Vladimir Putin could restore Russia’s great power status and maybe go down in history as the country’s most visionary leader since Peter the Great. He could win respect from Beijing and Washington for averting a second global financial crisis and he could prove that Russia understands market economics better than the EU. His miraculous opportunity to do all this started with the Mafia-style “offer you can’t refuse” presented by the EU to Cyprus on Sunday. It will end on Tuesday morning, if Cyprus banks then re-open under the conditions imposed by the European Troika, as currently planned.
One of the mysteries of the Cyprus crisis has been the lack of response from Russia, despite the obvious strategic opportunities, not just to protect its offshore deposits, but also to exploit the island’s strategic location and its military and energy potential. A possible explanation is that Europe’s indecision also paralyzed Russia - until last night.

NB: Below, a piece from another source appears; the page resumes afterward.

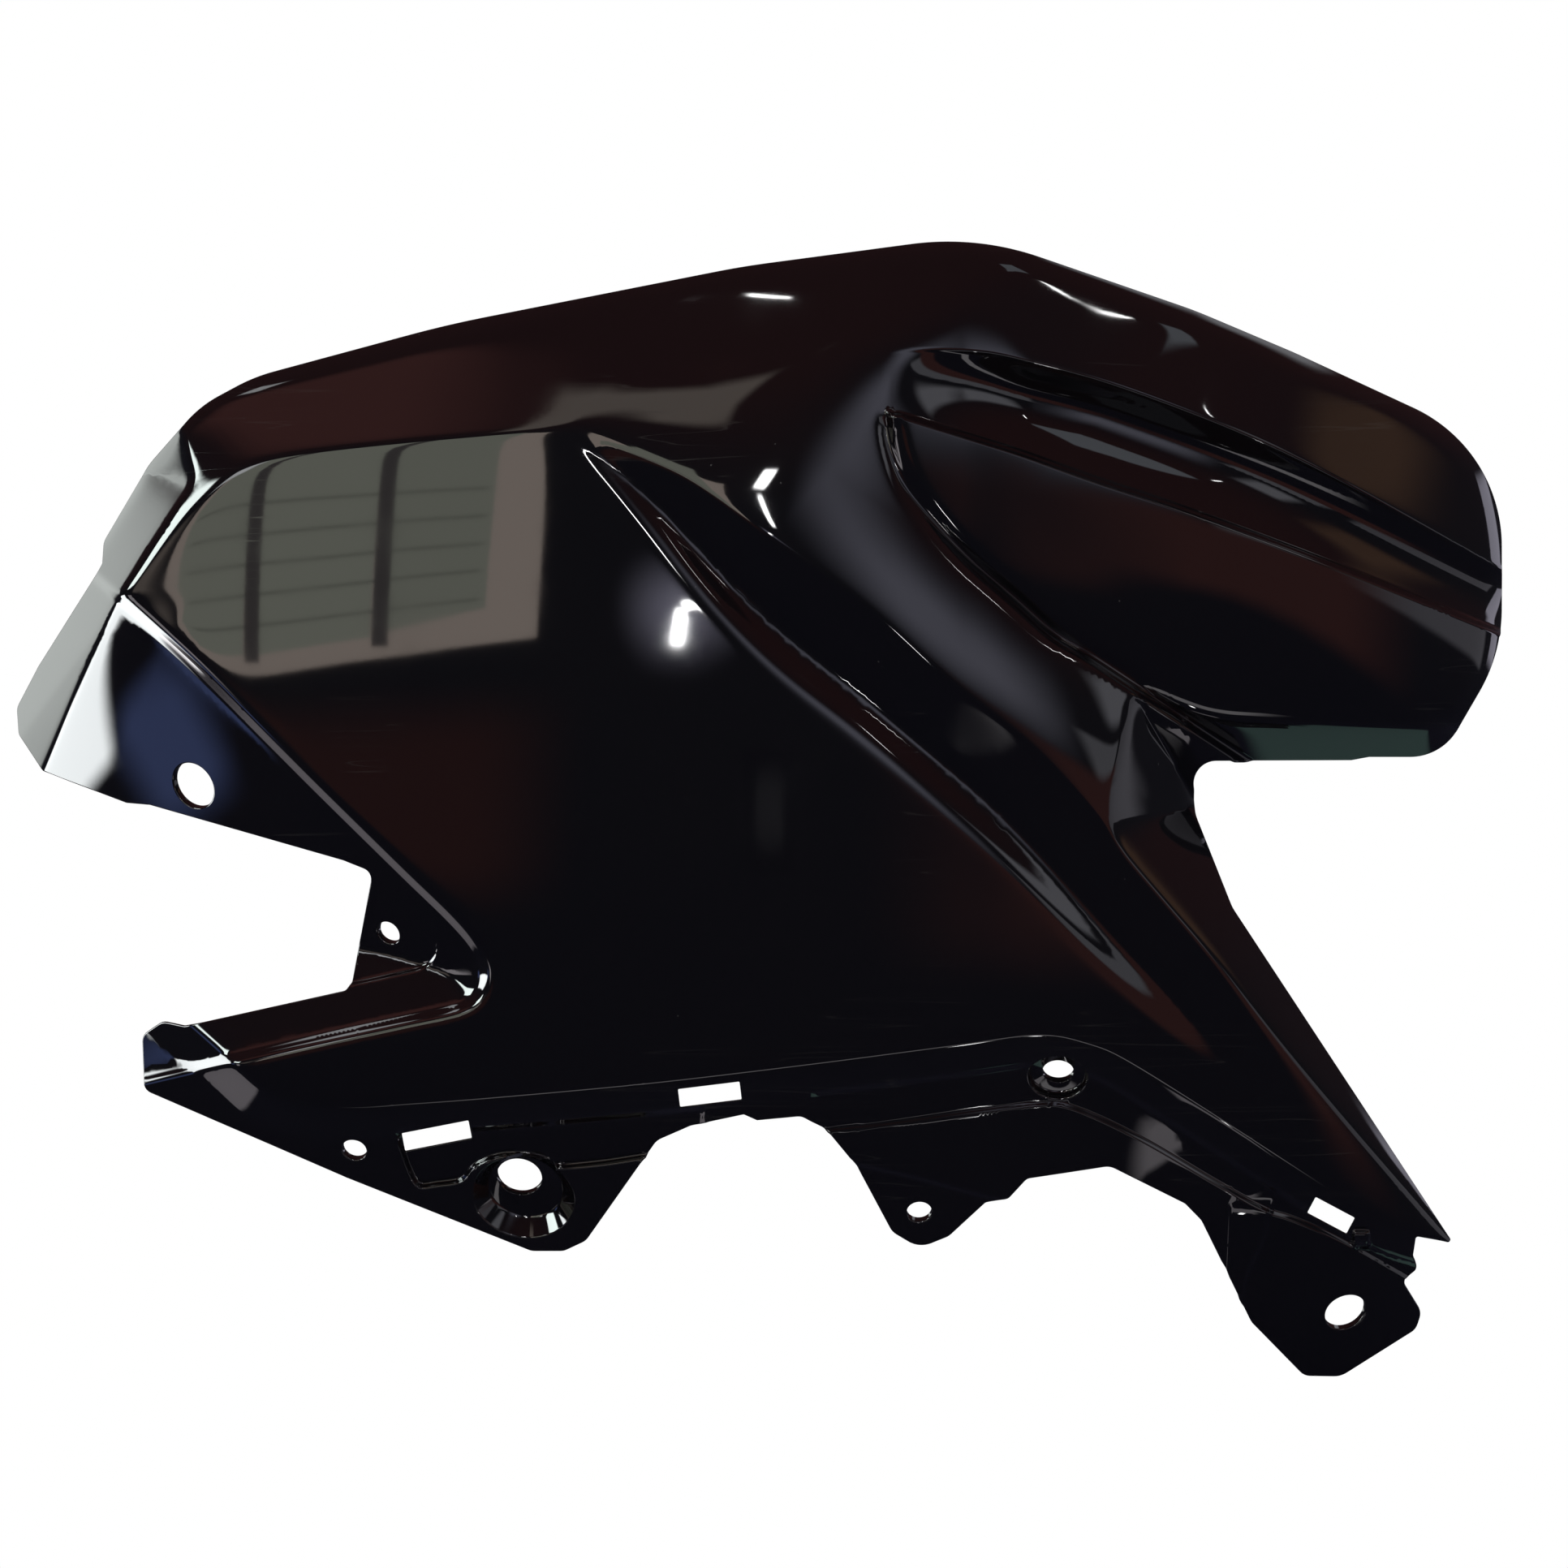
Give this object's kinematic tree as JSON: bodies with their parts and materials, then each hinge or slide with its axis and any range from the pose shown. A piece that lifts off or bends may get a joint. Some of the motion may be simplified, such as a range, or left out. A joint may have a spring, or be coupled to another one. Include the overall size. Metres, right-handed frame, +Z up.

As long as Europe’s policy on Cyprus kept shifting, it was impossible for Russia to intervene, since any help it offered could be rejected or outbid by the EU. As a chess player, Putin probably understood that his best strategy was to wait for Cyprus to get weaker and more desperate, while the EU, and especially Germany, became more impatient and obstinate. The moment to make his move would be when Europe presented an ultimatum too painful or humiliating for Cyprus to accept. That moment arrived last night.
With the EU’s final offer declared, Putin can now make his bid for Cyprus without fearing an auction with richer EU countries who could easily outbid Russia. But will Putin make such a bid? This depends on his answers to three questions: Could Russia afford to offer enough help to save the Cypriot banking system? Would saving Cyprus be useful to Russia? And would it promote Putin’s own interests?
As always in Russian history, we must start with the leader’s personal interests. If Putin could block the Cyprus deposit levy, he would protect assets still stranded there by his oligarch associates, as well as boosting his popularity among the middle-class Russians likely to be the levy’s main victims. But much more important for Putin would be the personal prestige of helping to avert a global financial crisis and outwitting EU leaders to secure Cyprus as a geopolitical prize and a grateful client state within the EU.